> _PROBLEM DESCRIPTION_
Repeat each entry in full, exactly.

# Start of EXTRACTED MATERIAL

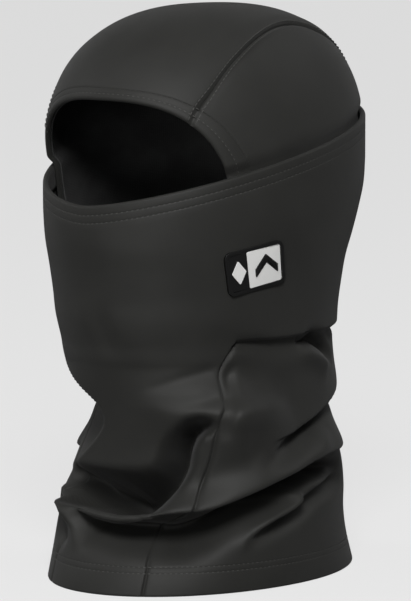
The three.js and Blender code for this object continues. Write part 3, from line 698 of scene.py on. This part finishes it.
def make_strips():
    """The seam allowances, the tape behind the centre back seam and the care label, in that order."""
    strip = (*STRIP_ENDS, STRIP_WIDTH, FABRIC + 0.4, STRIP_THICKNESS)
    label = (*LABEL_ENDS, LABEL_WIDTH, FABRIC + 1.7, LABEL_THICKNESS)
    return [
        inside_strip(name, angle_at, *sizes, material, node)
        for name, angle_at, sizes, material, node in (
            ("neck_seam_allowance_left_cloth", neck_seam, strip, SHELL, "neck_seam_allowance_left"),
            ("neck_seam_allowance_right_cloth", right_neck_seam, strip, SHELL, "neck_seam_allowance_right"),
            ("centre_back_tape", centre_back, strip, TAPE, "centre_back_seam_tape"),
            ("care_label_woven", centre_back, label, TAPE, "care_label"),
        )
    ]


# ---------------------------------------------------------------- hood
HEAD_MIDDLE = np.array([0, 0, 215.0])
CROWN_FIRST_GUESS = 60  # how far along the head a place on the crown is taken to be, before it is found
CROWN_PASSES = 4
CREASE_RISE = (266, 312)  # heights over which the creases beside the crown seams grow
LINING_DEPTH = 2 * FOLD_RADIUS + 0.2


def reach_skin(start, direction, furthest=260.0, halvings=26):
    """Angles and heights where rays from inside the head meet the skin, found by halving."""
    near = np.zeros(direction.shape[:-1])
    far = np.full(direction.shape[:-1], furthest)
    below_top = TOP - 0.01
    for _ in range(halvings):
        middle = (near + far) / 2
        point = start + direction * middle[..., None]
        height = point[..., 2]
        side, reach = skin_half_axes(np.where(point[..., 1] < 0, 0, 180), np.minimum(height, below_top), 0.0)
        inside = ((point[..., 0] / side) ** 2 + (point[..., 1] / reach) ** 2 < 1) & (height < TOP)
        near = np.where(inside, middle, near)
        far = np.where(inside, far, middle)
    point = start + direction * near[..., None]
    height = np.minimum(point[..., 2], below_top)
    side, reach = skin_half_axes(np.where(point[..., 1] < 0, 0, 180), height, 0.0)
    return np.degrees(np.arctan2(point[..., 0] / side, -point[..., 1] / reach)), height


def crown_half_width(y):
    return read_rows(CROWN_SEAM_ROWS, y)[0]


def crown_place(turn, share, offset=0.0):
    """Skin angles and heights on the crown panel: turn goes from the face over the top, share across it."""
    turn, share = alike(turn, share)
    t = np.radians(turn)
    direction = np.stack([0 * t, -np.cos(t), np.sin(t)], axis=-1)
    y = -CROWN_FIRST_GUESS * np.cos(t)
    for _ in range(CROWN_PASSES):
        x = share * (crown_half_width(y) + offset)
        start = np.stack([x, 0 * x, 0 * x + WIDEST], axis=-1)
        angle, height = reach_skin(start, direction)
        y = skin_point(angle, height)[..., 1]
    return angle, height


def outline_height(x, margin):
    """Height of the face opening's upper edge at a distance from the middle."""
    share = np.clip(np.abs(x) / (FACE_HALF_WIDTH + margin), 0, 1)
    squareness = np.where(np.asarray(x) < 0, FACE_SQUARENESS_RIGHT, FACE_SQUARENESS_LEFT)
    return FACE_CENTRE + (FACE_RISE + margin) * (1 - share**squareness) ** (1 / squareness)


def crown_front(share, margin):
    """The turn at which the crown panel meets the face opening's edge."""
    low, high = (np.full(np.shape(share), turn) for turn in (5.0, 85.0))
    for _ in range(22):
        turn = (low + high) / 2
        angle, height = crown_place(turn, share)
        above = height > outline_height(skin_point(angle, height)[..., 0], margin)
        high = np.where(above, turn, high)
        low = np.where(above, low, turn)
    return high


def outline_point(share, margin):
    """Points of the face opening's edge on the skin, from the wearer's right foot, -1, to the left, 1."""
    arc = np.linspace(-math.pi / 2, math.pi / 2, 161)
    corner = 2 / np.where(arc < 0, FACE_SQUARENESS_RIGHT, FACE_SQUARENESS_LEFT)
    x = (FACE_HALF_WIDTH + margin) * np.sign(np.sin(arc)) * np.abs(np.sin(arc)) ** corner
    z = FACE_CENTRE + (FACE_RISE + margin) * np.abs(np.cos(arc)) ** corner
    foot = FACE_FOOT_HALF_WIDTH + margin
    leg = np.linspace(HOOD_BOTTOM, FACE_CENTRE, 24)[:-1]
    leg_x = foot + (FACE_HALF_WIDTH + margin - foot) * (leg - HOOD_BOTTOM) / (FACE_CENTRE - HOOD_BOTTOM)
    x = np.concatenate([-leg_x, x, leg_x[::-1]])
    z = np.concatenate([leg, z, leg[::-1]])
    angle, height = reach_skin(np.column_stack([x, 0 * x, z]), np.array([[0, -1, 0]] * len(x)))
    travelled = length_along(skin_point(angle, height))
    at = (np.asarray(share) + 1) / 2 * travelled[-1]
    return np.interp(at, travelled, angle), np.interp(at, travelled, height)


def hood_shift(angle, height):
    """Folds of the hood: a crease behind each crown seam, deepest over the top of the head."""
    place = skin_point(angle, height)
    from_seam = np.abs(place[..., 0]) - crown_half_width(place[..., 1])
    crease = CREASE_DEPTH * np.exp(-((from_seam - 0.9) ** 2))
    puff = 0.8 * np.exp(-(((from_seam + 6) / 6.0) ** 2))
    return (puff - crease) * smoothstep(height, *CREASE_RISE)


def hood_point(angle, height, lift=0.0):
    return skin_point(angle, height, hood_inset(angle, height) - hood_shift(angle, height) - lift)


def hood_normal(angle, height):
    point = hood_point(angle, height)
    outward = hood_point(angle, height, 1.0) - point
    return outward / np.linalg.norm(outward, axis=-1, keepdims=True)


SEAM_BACK_TURN = 208  # where the crown seams pass into the side panels' back edges
SEAM_END_TURN = 229
CROWN_HALF_ACROSS = 45  # lengths across the panels, about which their rows of points are spaced
SIDE_DOWN = 120
NAPE_HALF_AXES = (68, 78)  # of the skin where the back edges end


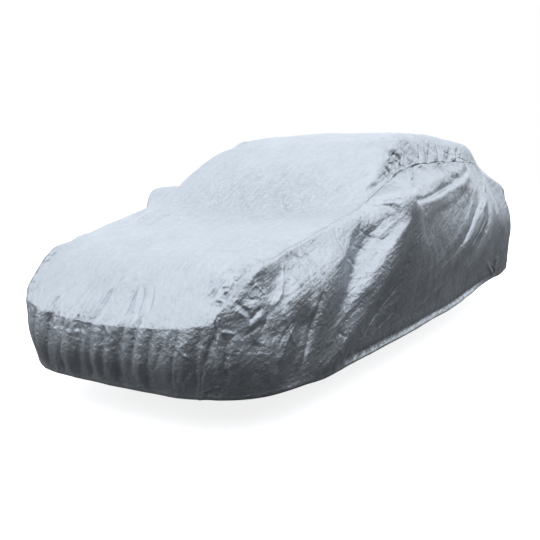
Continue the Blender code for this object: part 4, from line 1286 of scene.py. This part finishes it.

# End of EXTRACTED MATERIAL

> _ANSWER FOR THE TASK_
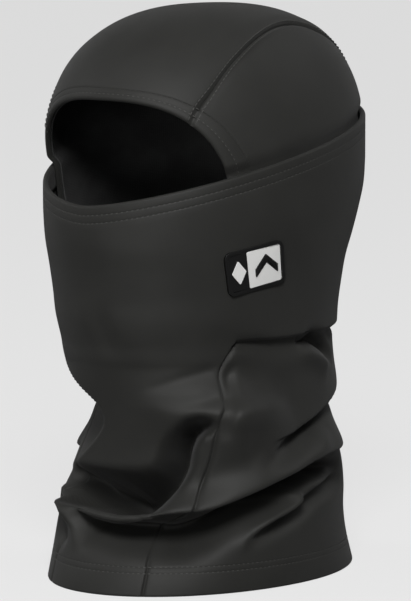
The three.js and Blender code for this object continues. Write part 3, from line 698 of scene.py on. This part finishes it.
def make_strips():
    """The seam allowances, the tape behind the centre back seam and the care label, in that order."""
    strip = (*STRIP_ENDS, STRIP_WIDTH, FABRIC + 0.4, STRIP_THICKNESS)
    label = (*LABEL_ENDS, LABEL_WIDTH, FABRIC + 1.7, LABEL_THICKNESS)
    return [
        inside_strip(name, angle_at, *sizes, material, node)
        for name, angle_at, sizes, material, node in (
            ("neck_seam_allowance_left_cloth", neck_seam, strip, SHELL, "neck_seam_allowance_left"),
            ("neck_seam_allowance_right_cloth", right_neck_seam, strip, SHELL, "neck_seam_allowance_right"),
            ("centre_back_tape", centre_back, strip, TAPE, "centre_back_seam_tape"),
            ("care_label_woven", centre_back, label, TAPE, "care_label"),
        )
    ]


# ---------------------------------------------------------------- hood
HEAD_MIDDLE = np.array([0, 0, 215.0])
CROWN_FIRST_GUESS = 60  # how far along the head a place on the crown is taken to be, before it is found
CROWN_PASSES = 4
CREASE_RISE = (266, 312)  # heights over which the creases beside the crown seams grow
LINING_DEPTH = 2 * FOLD_RADIUS + 0.2


def reach_skin(start, direction, furthest=260.0, halvings=26):
    """Angles and heights where rays from inside the head meet the skin, found by halving."""
    near = np.zeros(direction.shape[:-1])
    far = np.full(direction.shape[:-1], furthest)
    below_top = TOP - 0.01
    for _ in range(halvings):
        middle = (near + far) / 2
        point = start + direction * middle[..., None]
        height = point[..., 2]
        side, reach = skin_half_axes(np.where(point[..., 1] < 0, 0, 180), np.minimum(height, below_top), 0.0)
        inside = ((point[..., 0] / side) ** 2 + (point[..., 1] / reach) ** 2 < 1) & (height < TOP)
        near = np.where(inside, middle, near)
        far = np.where(inside, far, middle)
    point = start + direction * near[..., None]
    height = np.minimum(point[..., 2], below_top)
    side, reach = skin_half_axes(np.where(point[..., 1] < 0, 0, 180), height, 0.0)
    return np.degrees(np.arctan2(point[..., 0] / side, -point[..., 1] / reach)), height


def crown_half_width(y):
    return read_rows(CROWN_SEAM_ROWS, y)[0]


def crown_place(turn, share, offset=0.0):
    """Skin angles and heights on the crown panel: turn goes from the face over the top, share across it."""
    turn, share = alike(turn, share)
    t = np.radians(turn)
    direction = np.stack([0 * t, -np.cos(t), np.sin(t)], axis=-1)
    y = -CROWN_FIRST_GUESS * np.cos(t)
    for _ in range(CROWN_PASSES):
        x = share * (crown_half_width(y) + offset)
        start = np.stack([x, 0 * x, 0 * x + WIDEST], axis=-1)
        angle, height = reach_skin(start, direction)
        y = skin_point(angle, height)[..., 1]
    return angle, height


def outline_height(x, margin):
    """Height of the face opening's upper edge at a distance from the middle."""
    share = np.clip(np.abs(x) / (FACE_HALF_WIDTH + margin), 0, 1)
    squareness = np.where(np.asarray(x) < 0, FACE_SQUARENESS_RIGHT, FACE_SQUARENESS_LEFT)
    return FACE_CENTRE + (FACE_RISE + margin) * (1 - share**squareness) ** (1 / squareness)


def crown_front(share, margin):
    """The turn at which the crown panel meets the face opening's edge."""
    low, high = (np.full(np.shape(share), turn) for turn in (5.0, 85.0))
    for _ in range(22):
        turn = (low + high) / 2
        angle, height = crown_place(turn, share)
        above = height > outline_height(skin_point(angle, height)[..., 0], margin)
        high = np.where(above, turn, high)
        low = np.where(above, low, turn)
    return high


def outline_point(share, margin):
    """Points of the face opening's edge on the skin, from the wearer's right foot, -1, to the left, 1."""
    arc = np.linspace(-math.pi / 2, math.pi / 2, 161)
    corner = 2 / np.where(arc < 0, FACE_SQUARENESS_RIGHT, FACE_SQUARENESS_LEFT)
    x = (FACE_HALF_WIDTH + margin) * np.sign(np.sin(arc)) * np.abs(np.sin(arc)) ** corner
    z = FACE_CENTRE + (FACE_RISE + margin) * np.abs(np.cos(arc)) ** corner
    foot = FACE_FOOT_HALF_WIDTH + margin
    leg = np.linspace(HOOD_BOTTOM, FACE_CENTRE, 24)[:-1]
    leg_x = foot + (FACE_HALF_WIDTH + margin - foot) * (leg - HOOD_BOTTOM) / (FACE_CENTRE - HOOD_BOTTOM)
    x = np.concatenate([-leg_x, x, leg_x[::-1]])
    z = np.concatenate([leg, z, leg[::-1]])
    angle, height = reach_skin(np.column_stack([x, 0 * x, z]), np.array([[0, -1, 0]] * len(x)))
    travelled = length_along(skin_point(angle, height))
    at = (np.asarray(share) + 1) / 2 * travelled[-1]
    return np.interp(at, travelled, angle), np.interp(at, travelled, height)


def hood_shift(angle, height):
    """Folds of the hood: a crease behind each crown seam, deepest over the top of the head."""
    place = skin_point(angle, height)
    from_seam = np.abs(place[..., 0]) - crown_half_width(place[..., 1])
    crease = CREASE_DEPTH * np.exp(-((from_seam - 0.9) ** 2))
    puff = 0.8 * np.exp(-(((from_seam + 6) / 6.0) ** 2))
    return (puff - crease) * smoothstep(height, *CREASE_RISE)


def hood_point(angle, height, lift=0.0):
    return skin_point(angle, height, hood_inset(angle, height) - hood_shift(angle, height) - lift)


def hood_normal(angle, height):
    point = hood_point(angle, height)
    outward = hood_point(angle, height, 1.0) - point
    return outward / np.linalg.norm(outward, axis=-1, keepdims=True)


SEAM_BACK_TURN = 208  # where the crown seams pass into the side panels' back edges
SEAM_END_TURN = 229
CROWN_HALF_ACROSS = 45  # lengths across the panels, about which their rows of points are spaced
SIDE_DOWN = 120
NAPE_HALF_AXES = (68, 78)  # of the skin where the back edges end


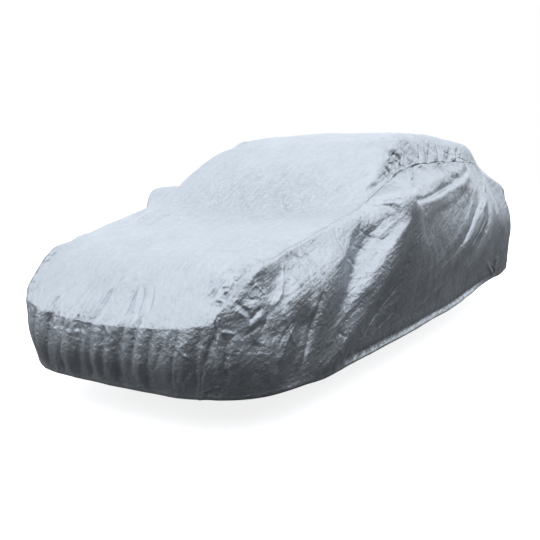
Continue the Blender code for this object: part 4, from line 1286 of scene.py. This part finishes it.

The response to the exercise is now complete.